Australian army long range loitering munition

Innovaero Next-Gen “Owl” Loitering Munition (Picture source: Innovaero)

The Australian Army is preparing to deploy the “Owl” loitering munition, an advanced electric-powered drone, by the end of this year. This drone, capable of covering nearly 200 kilometres or loitering in the air for 30 minutes with a lethal payload, has been developed by Innovaero, a Western Australia-based company, in collaboration with its subsidiary Boeing Insitu Pacific. The Owl is currently undergoing testing with an unspecified special operations unit of the Australian Army.

The development of the Owl, a one-way loitering munition (OWL), began in 2022. It is designed to integrate with other drones acquired by the Australian Defence Force (ADF). According to a government tender document, Innovaero, which is partly owned by BAE Systems Australia, has secured over $5.3 million in defence contracts since May 2022 for the design, development, building, and testing of this device. The importance of armed drones has been underscored by Russia’s invasion of Ukraine, which has drawn criticism from military experts regarding Australia’s urgency in acquiring such technology.

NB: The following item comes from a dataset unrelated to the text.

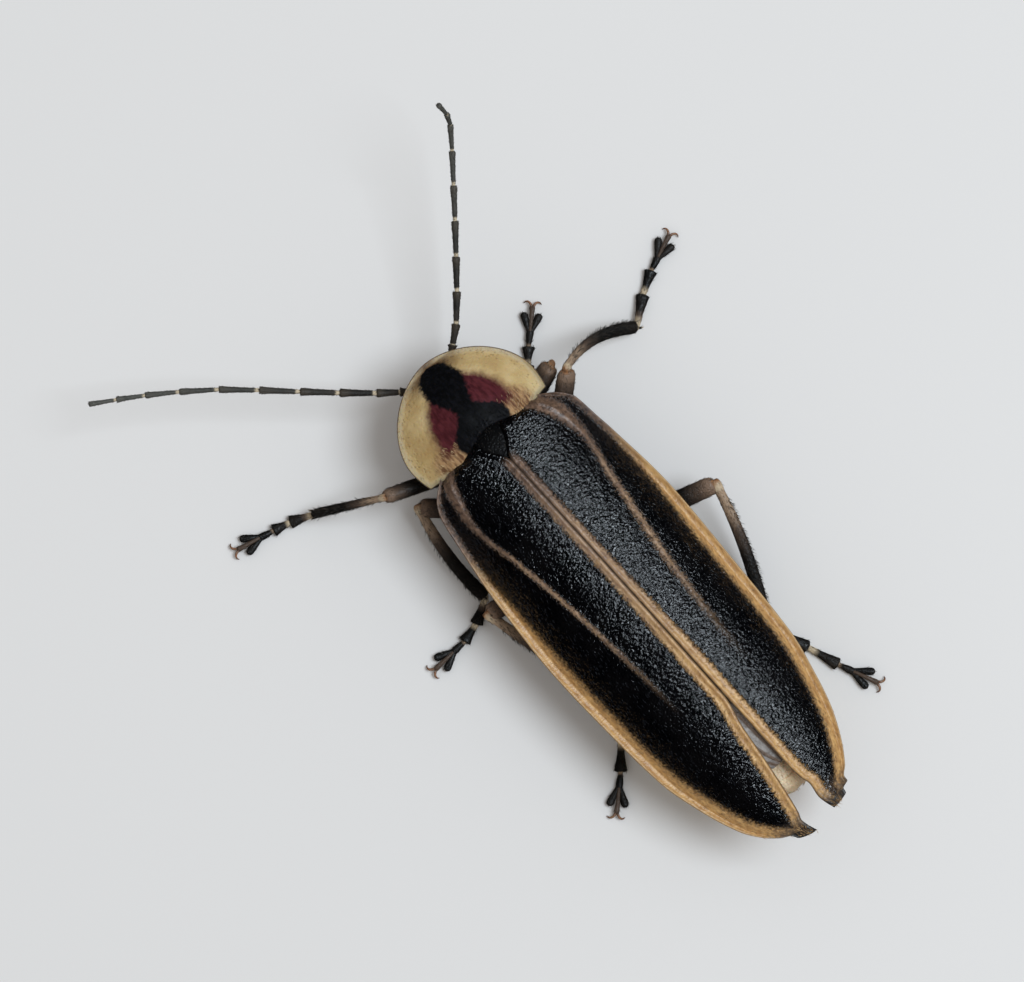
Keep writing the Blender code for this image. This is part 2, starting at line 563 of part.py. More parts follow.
def trunk_ring(y, half, side_z, top, belly, count=20, top_power=0.6, belly_power=1.3):
    """Cross section of the body: a low arch above, a keel shape below."""
    ring = []
    for k in range(count):
        turn = 2 * pi * k / count
        across, upward = cos(turn), sin(turn)
        power = top_power if upward >= 0 else belly_power
        x = half * abs(across) ** power * (1 if across >= 0 else -1)
        z = side_z + top * upward ** 0.8 if upward >= 0 else side_z - belly * (-upward) ** 0.9
        ring.append(Vector((x, y, z)))
    return ring


def prothorax():
    """First body ring, between the head and the trunk, under the hind half of the neck shield."""
    rings = [trunk_ring(y, half, PROTHORAX_SIDE_Z, top, PROTHORAX_BELLY)
             for y, half, top in PROTHORAX_STATIONS]
    return dress(body_from_rings("prothorax", rings), "shell")


def thorax():
    """Trunk that carries the wings and the two hinder pairs of legs."""
    rings = []
    for y in THORAX_ROWS:
        half = eased(THORAX_WIDTH, y)
        waist = THORAX_SEAMS.get(y, 0.0)
        rings.append(trunk_ring(y, half - waist, THORAX_SIDE_Z, THORAX_TOP - waist, THORAX_BELLY - waist))
    return dress(body_from_rings("thorax", rings), "shell")


def belly_part(name, edges, kind):
    """Rings of the belly; each stands a little over the one behind it, like a telescope's tubes."""
    rings = []
    for start, end in zip(edges, edges[1:]):
        for y, lift in ((start, -SEGMENT_STEP), (start + 0.05, -0.01), (end - 0.06, 0.01), (end, 0.0)):
            half = eased(BELLY_WIDTH, y) + lift
            top, bottom = eased(BELLY_TOP_Z, y) + lift, eased(BELLY_BOTTOM_Z, y) - lift
            side_z = bottom + BELLY_SIDE_SHARE * (top - bottom)
            place = y if y != start or start == edges[0] else y + 0.004
            rings.append(trunk_ring(place, half, side_z, top - side_z, side_z - bottom,
                                    top_power=0.75, belly_power=0.8))
    return dress(body_from_rings(name, rings), kind)


def round_body(name, stations, squash=(1.0, 1.0), centre=HEAD_CENTRE, sides=16):
    """A body of round slices across X: each station is a place and a radius."""
    rings = []
    for x, radius in stations:
        ring = []
        for side in range(sides):
            turn = 2 * pi * side / sides
            ring.append(Vector((x, centre.y + radius * squash[0] * cos(turn),
                                centre.z + radius * squash[1] * sin(turn))))
        rings.append(ring if radius > 0.02 else [Vector((x, centre.y, centre.z))])
    return body_from_rings(name, rings)


def head():
    """Head between the eyes, with the muzzle that carries the jaws."""
    skull = round_body("head", SKULL_SLICES, squash=(0.93, 0.9))
    muzzle_way = [HEAD_CENTRE + Vector(step) for step in MUZZLE_STEPS]
    muzzle = tube("muzzle", muzzle_way, MUZZLE_SIZES, sides=12, flatness=0.7)
    return dress(fuse(skull, [muzzle]), "shell")


def eye(side):
    sign = 1 if side == "left" else -1
    slices = [(sign * x, radius) for x, radius in EYE_SLICES]
    body = round_body("eye_" + side, slices, squash=(0.97, 0.95))
    return dress(body, "eye")


def mouth_part(name, sign, way, sizes):
    way = [(sign * x, y, z) for x, y, z in way]
    return dress(tube(name, smooth_way(way, 3), sizes, sides=7), "shell")


def mouth(side):
    sign = 1 if side == "left" else -1
    mouth_part("mandible_" + side, sign, JAW_WAY, JAW_SIZES)
    mouth_part("palp_" + side, sign, PALP_WAY, PALP_SIZES)


def feeler(side):
    """Feeler: its stout first joint at the head, and the whip of ten joints, each wider at its far end."""
    root, end = [Vector(point) for point in SCAPE[side]]
    stem = [root.lerp(end, share) for share, _ in SCAPE_SIZES]
    dress(tube("antenna_" + side + "_scape", stem, [size for _, size in SCAPE_SIZES]), "feeler")
    way = smooth_way(WHIP_WAY[side])
    marks = length_marks(way)
    scale = marks[-1] / sum(WHIP_JOINTS)
    points, sizes = [], []
    distance = 0.0
    for joint in WHIP_JOINTS:
        length = joint * scale
        for share, swell in JOINT_SWELL:
            place = distance + length * share
            points.append(point_at(way, marks, place))
            taper = 1 - place / marks[-1]
            sizes.append(swell * (WHIP_TIP_RADIUS + (WHIP_RADIUS - WHIP_TIP_RADIUS) * taper))
        distance += length
    points.append(way[-1])
    sizes.append(WHIP_END_RADIUS)
    dress(tube("antenna_" + side + "_whip", points, sizes, sides=7), "feeler")


def stand_on_floor(bodies):
    """Brings every mesh to metres, with the origin on the floor under the middle of the whole."""
    spots = [vert.co for body in bodies for vert in body.data.vertices]
    middle_x = (min(spot.x for spot in spots) + max(spot.x for spot in spots)) / 2
    middle_y = (min(spot.y for spot in spots) + max(spot.y for spot in spots)) / 2
    lowest = min(spot.z for spot in spots)
    shift = Matrix.Translation(Vector((-middle_x, -middle_y, -lowest)))
    for body in bodies:
        body.data.transform(Matrix.Scale(MM, 4) @ shift)


def firefly():
    clear_scene()
    pronotum()
    prothorax()
    head()
    for side in ("left", "right"):
        eye(side)
        mouth(side)
        feeler(side)
        folded_wing(side)
    thorax()
    scutellum()
    wing_case("left", CASE_INNER_LEFT, CASE_OUTER_LEFT)
    wing_case("right", CASE_INNER_RIGHT, CASE_OUTER_RIGHT)
    for name, edges in BELLY_SEGMENTS.items():
        belly_part(name, edges, "lantern" if name == "lantern" else "shell")
    for name, points in LEGS.items():
        leg(name, points)
    stand_on_floor([body for body in bpy.context.scene.objects if body.type == "MESH"])


firefly()
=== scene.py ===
# %% [markdown]
# # A firefly, dressed around its solids
# The plain solids give the beetle's shape, pose and size. This lesson gives every one of them its real
# surface: a horn-like neck shield, grained wing cases, jointed feelers, hairy legs. Each piece is drawn in
# millimetres, X towards the animal's left, Y from head to tail, Z up from the floor, with the middle of
# the shield's hind edge as the start of Y. A small helper then brings the points to the frame in metres.

import bmesh
import bpy
import numpy as np
from mathutils import Matrix, Vector


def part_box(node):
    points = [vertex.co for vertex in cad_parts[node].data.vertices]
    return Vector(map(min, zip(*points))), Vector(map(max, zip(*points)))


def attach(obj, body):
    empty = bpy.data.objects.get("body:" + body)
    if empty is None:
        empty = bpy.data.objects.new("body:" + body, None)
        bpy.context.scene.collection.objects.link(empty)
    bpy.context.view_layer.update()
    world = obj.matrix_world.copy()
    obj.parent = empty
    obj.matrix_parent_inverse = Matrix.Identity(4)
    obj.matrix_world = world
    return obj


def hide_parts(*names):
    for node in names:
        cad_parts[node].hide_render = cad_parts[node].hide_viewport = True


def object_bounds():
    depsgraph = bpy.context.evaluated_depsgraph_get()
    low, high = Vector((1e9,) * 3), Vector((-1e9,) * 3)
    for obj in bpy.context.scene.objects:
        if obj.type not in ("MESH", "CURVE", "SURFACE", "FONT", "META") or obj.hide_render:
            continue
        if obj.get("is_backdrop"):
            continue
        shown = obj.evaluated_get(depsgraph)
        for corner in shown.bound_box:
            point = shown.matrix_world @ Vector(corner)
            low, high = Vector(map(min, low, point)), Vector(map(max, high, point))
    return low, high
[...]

A Defence spokesperson, while not specifically commenting on Innovaero’s Owl, confirmed that “the loitering munition capability will be introduced this calendar year.” Following the National Defence Strategy and the Integrated Investment Program, the Defence Department continues to test maritime, land, and air platforms with both Australian and foreign suppliers to ensure the ADF can deploy the latest technologies and maximize its advantage. The introduction of loitering munitions across most combat units of the Australian Army will be guided by the outcomes of these trials.

Despite the defence industry’s satisfaction with the progress of Innovaero’s Owl, there are concerns about significant delays in other critical innovation programs due to a lack of funding. A senior official, speaking anonymously, warned that the services have very little funding, preventing them from financing small programs and meeting the long-term needs of ships and aircraft. It seems a decision has been made to prioritize large, expensive, long-term projects, leaving small, inexpensive, and immediate capabilities underfunded.